From 1962 onwards, the main novelty of Teledu Cymru seemed to be that it wasn’t Granada or ABC – I was able to view ITV done in a very different way. Aware of a constant struggle between the two northern contractors during my early childhood, a Welsh seven-day franchise made television look very different. Teledu Cymru had its own internal conflicts, most notably the struggle to balance English- and Welsh-language programming.

The need to include some Welsh programmes at peaktime inevitably elbowed out some of the brightest network fare. Most notable in my memory is Granada’s ‘World in Action’ – 8pm on Mondays in England and southern Wales, but shunted to 11.30pm in northern and western Wales to meet a quota imposed by ITV’s ‘other regulator’, the licensing authority and ‘parent’ of the ITA, the GPO. This was against the better judgement of the ITA itself and inevitably caused resentment amongst non Welsh-speakers. Only the establishment of S4C, sweeping Welsh-language programming into a successful ghetto twenty years later, would finally see the question resolved.

From 1962 till 1968 Teledu Cymru experienced three distinct phases. Its ‘amateur’ period, from 1962 to 1964, covered the existence of the original parent company, Wales (West and North) Television, WWN, as an independent entity. Full of enthusiasm but losing money at a terrifying rate, life was lived on the edge. Their studios in Cardiff were the second British example of principal studios being located outside of a contractor’s area.

Teledu Cymru’s second era, “professionalism” came in the wake of threatened insolvency and the takeover by the southern Wales and western England contractor TWW. From 1964 until 1965, TWW allowed a degree of autonomy in the northern Wales operation and lavished resources where previously there had been none. Programmes flowed, languages dove-tailed and an accommodation was reached with the non Welsh-speakers by determined efforts not to displace the popular network ITV offerings.

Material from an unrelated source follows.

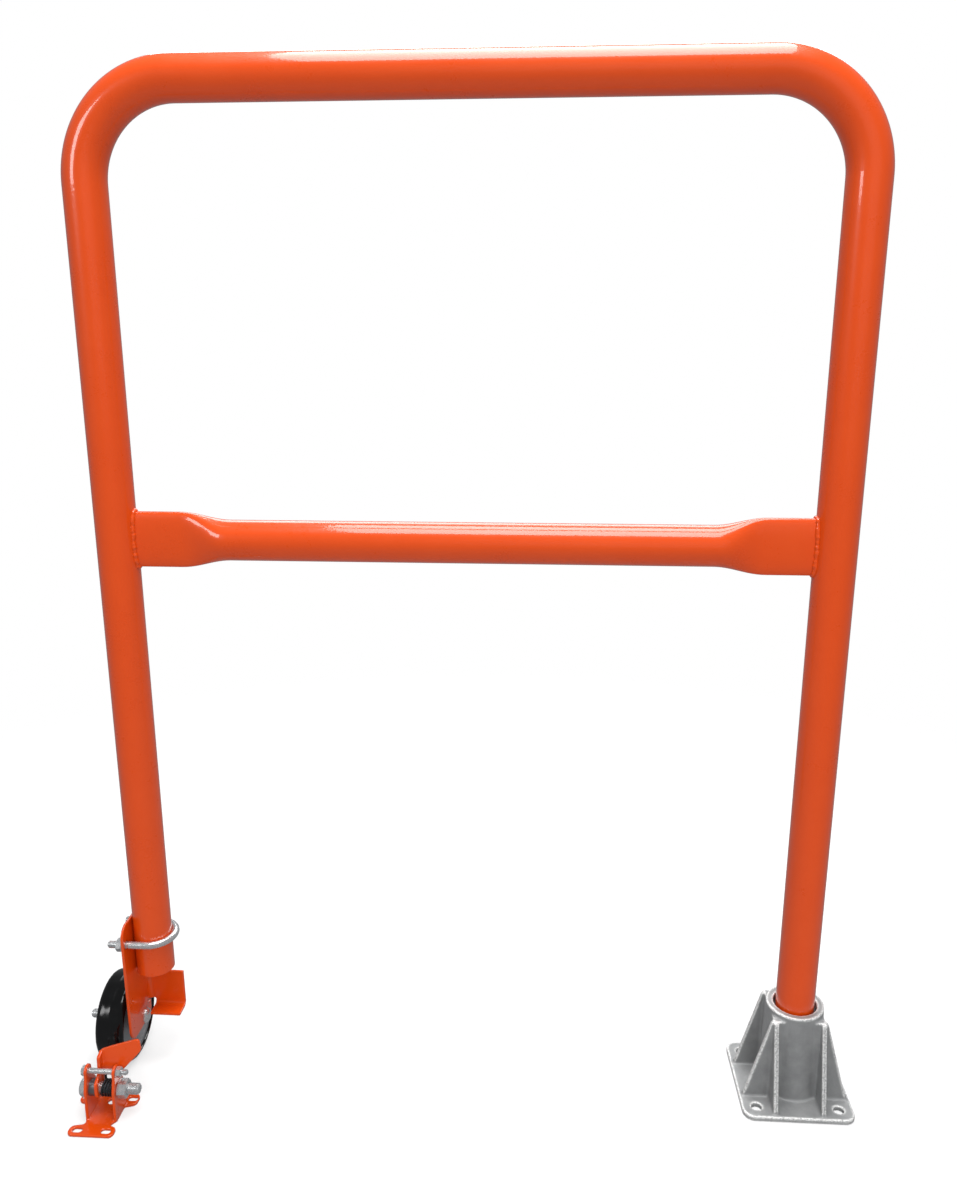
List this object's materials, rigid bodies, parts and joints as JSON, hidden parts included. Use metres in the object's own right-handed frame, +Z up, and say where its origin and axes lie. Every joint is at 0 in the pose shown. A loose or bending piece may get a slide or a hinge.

A regional studio in northern Wales eased the Cardiff anomaly, and the influence of Bristol was not allowed to overshadow the ‘Welshness’ of the operation. Inevitably, the cost of this was high and led to a more integrated management in the third period from 1965 until 1968 – ‘integration’.

This period marked the downgrading of the autonomy of the Welsh with more integration with the TWW output being encouraged. The duplication of the Welsh service from St Hilary on VHF channel 7 to compliment the traditional TWW channel 10 operation changed the raison d’être of the residual WWN unit, moving it from a being a Welsh regional station into having a Welsh national status. Although the ident was not changed, references to TWW became more common and the name Teledu Cymru was ironically downgraded while the label ‘TWW Network for Wales’ moved more into prominence.

The sense of commercialism, so evident on Granada and ABC, was downplayed in Wales, where the cultural theme of the channel was a defining factor. On Teledu Cymru, commercials were almost an afterthought. And with some breaks undersold, they were occasionally missing altogether. WWN had soon learned to cover their embarrassment with free commercials, while after the takeover, TWW were selling all-Wales packages with some success.

The duplication of the regional news programmes in Welsh and English each evening continued to elbow out the ‘Crossroads’ option, giving viewers the unintended bonus of afternoon broadcasting. With ‘Crossroads’ at 4.35pm, Teledu Cymru beat most other takers on the network by two hours to the cliff-hangers in the soap.

Less English programmes were lost by the clever device of slipping the Welsh programmes into the schedule while the rest of the network was enjoying Hollywood imports. This plan had detractors too but the company knew it couldn’t win with everybody while two languages fought for the same broadcasting space.

These efforts produced a pay-off in the end, but ironically not for TWW. In 1968, when Teledu Cymru gave way to ‘Teledu Harlech’, a strong Welsh ITV presence had been established. Harlech was to benefit for years to come from TWW’s hard work.